# [PROMPT]
Write out exactly the lines that run from the line containing "What three.js and" through the line containing "const mitreGap = 0.3;"; both end lines belong to the answer.
_ _ _ _
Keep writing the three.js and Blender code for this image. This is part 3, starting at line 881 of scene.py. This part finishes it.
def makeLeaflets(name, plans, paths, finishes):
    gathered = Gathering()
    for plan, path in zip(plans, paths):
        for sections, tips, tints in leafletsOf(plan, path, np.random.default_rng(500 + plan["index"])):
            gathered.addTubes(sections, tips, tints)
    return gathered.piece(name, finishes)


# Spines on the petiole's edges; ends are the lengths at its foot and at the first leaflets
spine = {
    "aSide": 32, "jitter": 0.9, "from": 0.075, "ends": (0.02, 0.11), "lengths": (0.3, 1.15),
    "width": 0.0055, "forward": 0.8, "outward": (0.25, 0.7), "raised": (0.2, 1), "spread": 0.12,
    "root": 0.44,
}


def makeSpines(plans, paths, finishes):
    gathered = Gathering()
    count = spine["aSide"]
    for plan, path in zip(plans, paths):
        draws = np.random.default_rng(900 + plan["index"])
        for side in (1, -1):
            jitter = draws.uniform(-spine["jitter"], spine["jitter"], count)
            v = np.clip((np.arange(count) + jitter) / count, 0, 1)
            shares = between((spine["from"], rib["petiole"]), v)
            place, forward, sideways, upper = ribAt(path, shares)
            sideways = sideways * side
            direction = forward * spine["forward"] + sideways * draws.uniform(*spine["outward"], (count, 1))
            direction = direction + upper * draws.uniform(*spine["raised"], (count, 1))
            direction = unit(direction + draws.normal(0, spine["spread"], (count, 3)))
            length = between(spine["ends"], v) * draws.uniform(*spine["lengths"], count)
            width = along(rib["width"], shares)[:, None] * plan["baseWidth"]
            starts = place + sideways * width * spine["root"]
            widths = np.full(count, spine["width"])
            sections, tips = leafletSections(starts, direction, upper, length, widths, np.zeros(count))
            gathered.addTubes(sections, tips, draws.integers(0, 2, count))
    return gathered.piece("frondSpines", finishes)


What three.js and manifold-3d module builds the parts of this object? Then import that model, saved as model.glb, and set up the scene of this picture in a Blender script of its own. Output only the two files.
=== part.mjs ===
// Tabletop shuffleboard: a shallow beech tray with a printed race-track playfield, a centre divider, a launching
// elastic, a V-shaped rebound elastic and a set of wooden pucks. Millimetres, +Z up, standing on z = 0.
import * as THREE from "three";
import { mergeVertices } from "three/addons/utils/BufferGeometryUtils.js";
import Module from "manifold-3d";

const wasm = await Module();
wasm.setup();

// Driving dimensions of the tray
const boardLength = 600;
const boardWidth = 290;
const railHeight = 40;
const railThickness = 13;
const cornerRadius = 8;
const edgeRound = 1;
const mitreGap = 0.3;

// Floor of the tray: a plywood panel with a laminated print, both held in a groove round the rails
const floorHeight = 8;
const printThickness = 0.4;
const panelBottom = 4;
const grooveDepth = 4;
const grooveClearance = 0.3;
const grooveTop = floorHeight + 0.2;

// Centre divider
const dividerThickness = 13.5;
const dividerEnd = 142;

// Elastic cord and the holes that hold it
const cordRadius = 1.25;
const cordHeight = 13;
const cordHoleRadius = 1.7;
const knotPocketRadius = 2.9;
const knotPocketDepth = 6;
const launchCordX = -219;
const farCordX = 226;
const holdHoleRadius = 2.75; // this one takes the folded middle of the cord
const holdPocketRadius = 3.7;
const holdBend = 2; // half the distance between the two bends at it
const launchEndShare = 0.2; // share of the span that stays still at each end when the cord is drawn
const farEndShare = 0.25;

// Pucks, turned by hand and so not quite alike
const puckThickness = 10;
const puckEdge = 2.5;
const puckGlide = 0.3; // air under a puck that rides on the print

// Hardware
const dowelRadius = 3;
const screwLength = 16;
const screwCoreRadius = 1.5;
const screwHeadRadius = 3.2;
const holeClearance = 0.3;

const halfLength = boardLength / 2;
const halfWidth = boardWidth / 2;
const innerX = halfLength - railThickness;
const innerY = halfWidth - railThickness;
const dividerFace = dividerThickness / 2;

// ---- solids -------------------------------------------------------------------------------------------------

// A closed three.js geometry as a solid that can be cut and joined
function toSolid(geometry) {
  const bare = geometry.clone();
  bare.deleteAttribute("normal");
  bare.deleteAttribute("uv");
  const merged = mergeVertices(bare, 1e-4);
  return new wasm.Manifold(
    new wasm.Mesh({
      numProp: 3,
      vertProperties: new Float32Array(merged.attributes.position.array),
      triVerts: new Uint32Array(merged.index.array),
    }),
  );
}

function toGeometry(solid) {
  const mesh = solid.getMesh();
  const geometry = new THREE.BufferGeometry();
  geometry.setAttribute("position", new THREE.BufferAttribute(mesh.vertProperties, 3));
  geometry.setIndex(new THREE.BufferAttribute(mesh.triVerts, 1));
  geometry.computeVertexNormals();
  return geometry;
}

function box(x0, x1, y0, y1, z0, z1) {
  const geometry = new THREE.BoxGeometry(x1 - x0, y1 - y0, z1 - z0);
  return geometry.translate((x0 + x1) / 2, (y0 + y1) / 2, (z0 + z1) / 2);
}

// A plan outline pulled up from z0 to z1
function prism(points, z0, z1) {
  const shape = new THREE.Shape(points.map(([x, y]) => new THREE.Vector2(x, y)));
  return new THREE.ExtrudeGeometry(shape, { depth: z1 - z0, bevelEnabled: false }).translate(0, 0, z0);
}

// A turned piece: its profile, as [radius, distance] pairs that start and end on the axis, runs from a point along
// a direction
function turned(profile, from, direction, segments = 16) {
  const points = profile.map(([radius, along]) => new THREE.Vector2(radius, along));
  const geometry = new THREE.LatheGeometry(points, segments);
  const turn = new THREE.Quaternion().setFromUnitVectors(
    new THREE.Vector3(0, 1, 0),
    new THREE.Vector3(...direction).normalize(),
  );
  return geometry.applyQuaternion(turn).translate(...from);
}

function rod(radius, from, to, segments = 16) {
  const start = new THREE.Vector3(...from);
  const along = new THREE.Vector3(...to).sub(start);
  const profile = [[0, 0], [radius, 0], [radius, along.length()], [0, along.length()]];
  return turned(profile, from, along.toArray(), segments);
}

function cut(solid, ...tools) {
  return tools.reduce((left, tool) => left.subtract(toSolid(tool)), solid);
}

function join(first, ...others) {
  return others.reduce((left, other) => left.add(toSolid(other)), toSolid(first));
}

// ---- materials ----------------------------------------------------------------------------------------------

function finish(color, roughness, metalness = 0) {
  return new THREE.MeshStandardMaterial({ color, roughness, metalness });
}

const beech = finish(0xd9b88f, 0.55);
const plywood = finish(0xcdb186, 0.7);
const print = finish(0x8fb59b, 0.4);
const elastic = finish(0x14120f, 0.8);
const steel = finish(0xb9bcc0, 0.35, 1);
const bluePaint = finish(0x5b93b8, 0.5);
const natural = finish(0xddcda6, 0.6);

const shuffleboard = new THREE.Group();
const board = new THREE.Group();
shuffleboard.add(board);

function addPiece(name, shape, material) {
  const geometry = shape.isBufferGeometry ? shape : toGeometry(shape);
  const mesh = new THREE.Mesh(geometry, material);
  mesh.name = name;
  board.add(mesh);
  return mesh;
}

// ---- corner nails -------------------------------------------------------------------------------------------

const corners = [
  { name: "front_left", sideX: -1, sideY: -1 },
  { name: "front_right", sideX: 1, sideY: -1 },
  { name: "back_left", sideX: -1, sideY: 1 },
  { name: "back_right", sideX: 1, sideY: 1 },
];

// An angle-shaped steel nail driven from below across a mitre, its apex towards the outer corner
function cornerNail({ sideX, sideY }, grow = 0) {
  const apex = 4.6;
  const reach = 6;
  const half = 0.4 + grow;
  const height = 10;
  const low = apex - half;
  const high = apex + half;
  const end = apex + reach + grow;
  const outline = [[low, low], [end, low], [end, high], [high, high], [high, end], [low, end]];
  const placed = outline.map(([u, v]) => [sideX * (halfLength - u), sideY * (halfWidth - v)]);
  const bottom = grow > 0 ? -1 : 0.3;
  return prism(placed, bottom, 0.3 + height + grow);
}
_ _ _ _
# [THE REPLY]
What three.js and manifold-3d module builds the parts of this object? Then import that model, saved as model.glb, and set up the scene of this picture in a Blender script of its own. Output only the two files.
=== part.mjs ===
// Tabletop shuffleboard: a shallow beech tray with a printed race-track playfield, a centre divider, a launching
// elastic, a V-shaped rebound elastic and a set of wooden pucks. Millimetres, +Z up, standing on z = 0.
import * as THREE from "three";
import { mergeVertices } from "three/addons/utils/BufferGeometryUtils.js";
import Module from "manifold-3d";

const wasm = await Module();
wasm.setup();

// Driving dimensions of the tray
const boardLength = 600;
const boardWidth = 290;
const railHeight = 40;
const railThickness = 13;
const cornerRadius = 8;
const edgeRound = 1;
const mitreGap = 0.3;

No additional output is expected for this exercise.